Подобный строй социально-экономической жизни отражается на менталитете (и в свою очередь им закрепляется): как показали исследования и самого Фостера, и многих его коллег, для крестьян характерны чувства страха и враждебности, особенно по отношению к чужакам, подозрительность и недоверие, робость, скупость, зависть и боязнь зависти, индивидуализм и нежелание кооперироваться, стыдливость, чувствительность к общественному мнению, предрасположенность к сплетням и злословию, в целом — взгляд на мир и на людей как на потенциальную опасность (что не исключает дружеских и семейных привязанностей, ума, чувства юмора и позитивных черт характера) [Foster 1967: 89–106, 153–156]. В небольших социумах вообще и земледельческих в особенности велика роль общественного мнения, которое, наряду с механизмами редистрибуции, играет роль социального регулятора, не позволяя слишком выделяться из ряда — ни чрезмерно богатеть, ни беднеть и опускаться на социальное дно. Поэтому предпочтительное поведение для крестьянина — осторожность, стремление к сохранению своей позиции в социальной структуре [Foster 1965: 301]. По этой же причине крестьяне консервативны и не склонны к введению инноваций в хозяйстве — они боятся вызвать зависть и враждебность окружающих в случае успеха или насмешки в случае провала [Foster 1960–1961: 177], ср. [Schoeck 1969: 60–61]. «Индивидуальный прогресс воспринимается как серьезная угроза общественной стабильности и действительно является таковым, и все культурные формы должны сговориться помешать изменению статус-кво.
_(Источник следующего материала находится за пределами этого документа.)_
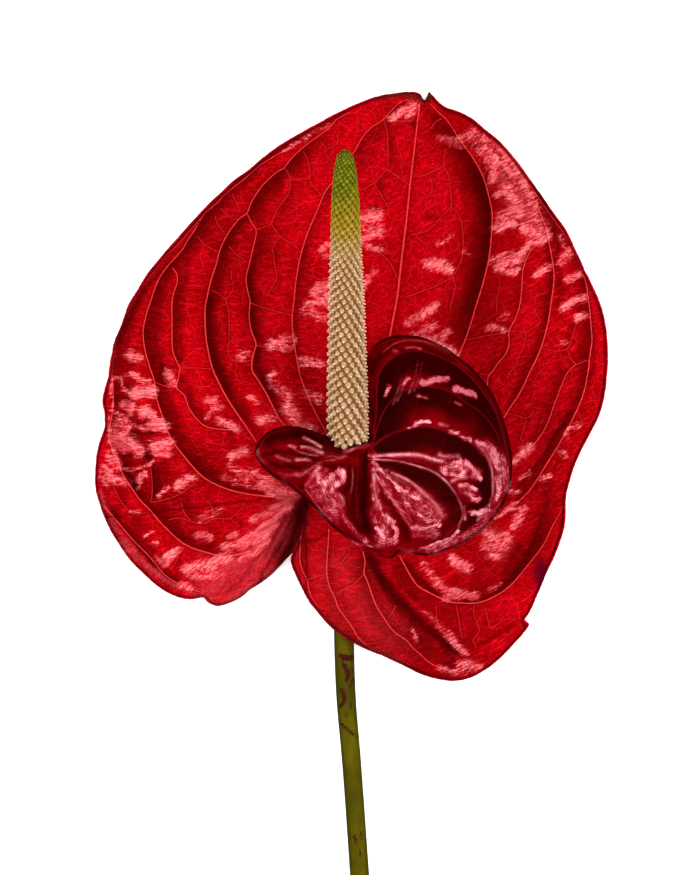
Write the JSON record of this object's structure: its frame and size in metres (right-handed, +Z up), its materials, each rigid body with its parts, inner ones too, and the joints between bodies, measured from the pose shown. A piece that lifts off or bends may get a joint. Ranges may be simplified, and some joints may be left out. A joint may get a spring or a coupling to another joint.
{
  "type": "cut anthurium flower",
  "caption": "Cut anthurium lying on its back: a bare stem carrying a large heart-shaped spathe, a smaller cupped spathe in front of it and an upright spadix.",
  "frame": {"origin": "middle of the flower's footprint, on the surface that it lies on", "axes": "+Z up out of the face of the spathes, +Y towards the tip of the large spathe, -Y towards the cut end of the stem"},
  "size_m": [0.128, 0.3488, 0.0542],
  "materials": {
    "stem": "satin olive-green skin with maroon-brown blotches",
    "large_spathe": "waxy gloss, bright red with lighter sunken veins",
    "small_spathe": "high gloss, very dark maroon with red ribs",
    "spadix": "satin cream florets, turning olive and green at the tip"
  },
  "bodies": {
    "root": {"stem": "stem", "large_spathe": "large_spathe", "small_spathe": "small_spathe", "spadix": "spadix"}
  },
  "joints": []
}
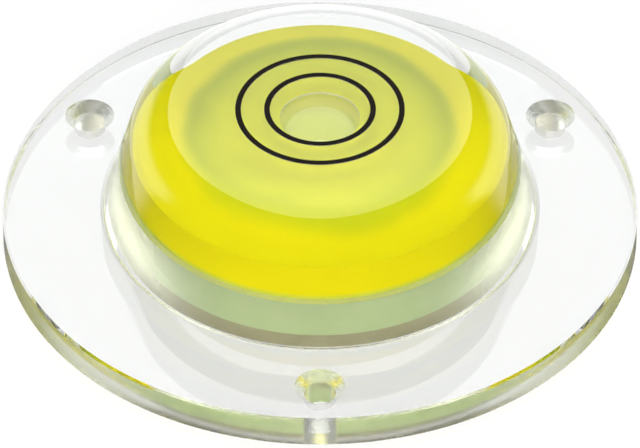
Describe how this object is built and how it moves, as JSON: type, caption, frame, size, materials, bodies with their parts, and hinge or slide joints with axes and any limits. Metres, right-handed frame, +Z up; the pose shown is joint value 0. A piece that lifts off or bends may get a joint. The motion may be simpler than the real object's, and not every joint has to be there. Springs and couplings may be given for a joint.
{
  "type": "bullseye level",
  "caption": "Round bullseye spirit level: a clear domed vial with a screw-down flange, tinted liquid, an air bubble and concentric target rings.",
  "frame": {"origin": "centre of the flange's underside, where the level rests", "axes": "+Z straight up through the middle of the target, -Y from the middle to the front mounting hole, +X to the right seen from the front"},
  "size_m": [0.06, 0.06, 0.015],
  "materials": {
    "clear_acrylic": "polished clear moulding",
    "white_disc": "translucent off-white moulding",
    "sealant": "amber sealing compound",
    "plug_plastic": "translucent off-white moulding",
    "tinted_liquid": "clear yellow-green liquid",
    "ring_ink": "black paint in a shallow groove"
  },
  "bodies": {
    "root": {"body": "clear_acrylic", "base_disc": "white_disc", "seal_ring": "sealant", "filler_plug": "plug_plastic", "liquid": "tinted_liquid", "target_ring_outer": "ring_ink", "target_ring_inner": "ring_ink"}
  },
  "joints": []
}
Только как консервативные крестьянские общества могут продолжать оставаться крестьянскими обществами» [Foster 1965: 310].
Джордж Фостер считал, что образ ограниченного блага — основная когнитивная ориентация в крестьянских сообществах, но при этом он был далек от мысли, что она свойственна исключительно земледельцам, — схожие идеи можно обнаружить и в урбанистической среде развивающихся обществ. Однако исследователь полагал, что его концепция может объяснить многие черты именно крестьянских сообществ, а в социумах более сложных налицо и более сложная картина — там на поведение людей влияют и другие факторы [Foster 1965: 296, 311].
Следует иметь в виду, что концепция Фостера стала в свое время новым словом в антропологии и, в частности, крестьяноведении (peasant studies). Когда он начинал свои полевые исследования в Мексике, в науке доминировали руссоистские взгляды. Гипотеза образа ограниченного блага была создана в противовес этим идеализирующим тенденциям, в частности концепции Роберта Редфилда, который также работал среди мексиканских крестьян и описывал малое сообщество как интегрированное и слаженное [Redfield 1941, 1956, 1960]. Не отрицая существования механизмов интеграции и реципрокности, снижающих социальную напряженность (искусственное родство, формализованная дружба, обмен услугами, трудовая помощь и т. д.), Фостер попытался объяснить негативные стороны крестьянской жизни и психологии не «культурной отсталостью» или «грубостью нравов», как это было принято еще с XIX века, а подлежащими причинами — прежде всего экономическими, но также и демографическими. Так, он полагал, что, если сообщество насчитывает более тысячи человек, моральный климат в нем значительно ухудшается: «Фрустрация из-за несоответствия размера сообщества идеальному образу его функционирования приводит к социальному напряжению» [Foster 1960–1961: 177].
Гипотеза Фостера была хорошо принята в антропологическом мире, хотя его и упрекали в экономическом детерминизме. Так, Оскар Льюис в комментарии к статье Фостера писал, что между экономикой и межличностными отношениями есть промежуточные уровни — социальная организация и религия, а отношения людей бывают плохими не только в земледельческих, но и в племенных, и в городских обществах [Foster 1960–1961:179]. В то же время концепция «образа ограниченного блага» соответствовала ситуации, обнаруженной другими антропологами при исследовании крестьянских сообществ Латинской Америки [Lewis 1951, 1962; Wagley 1964], Египта [Blackman 1927; Ammar 1954], Индии [Carstairs 1958; Dube 1958; Wisers 1963], Италии [Banfield 1958; Lopreato 1962, 1967; Friedmann 1967], Испании [Harding 1984], Португалии [Cutileiro 1971; Pina-Cabral 1986; Cole 1991], Греции [Friedl 1962; Dionisopoulos-Mass 1976; Herzfeld 1981], крепостной России [Hoch 1986]. Многие из них характеризовали мышление крестьян как «ментальность взаимного недоверия» [Foster 1965: 301], одну из характерных черт которой и составляет вера в колдовство.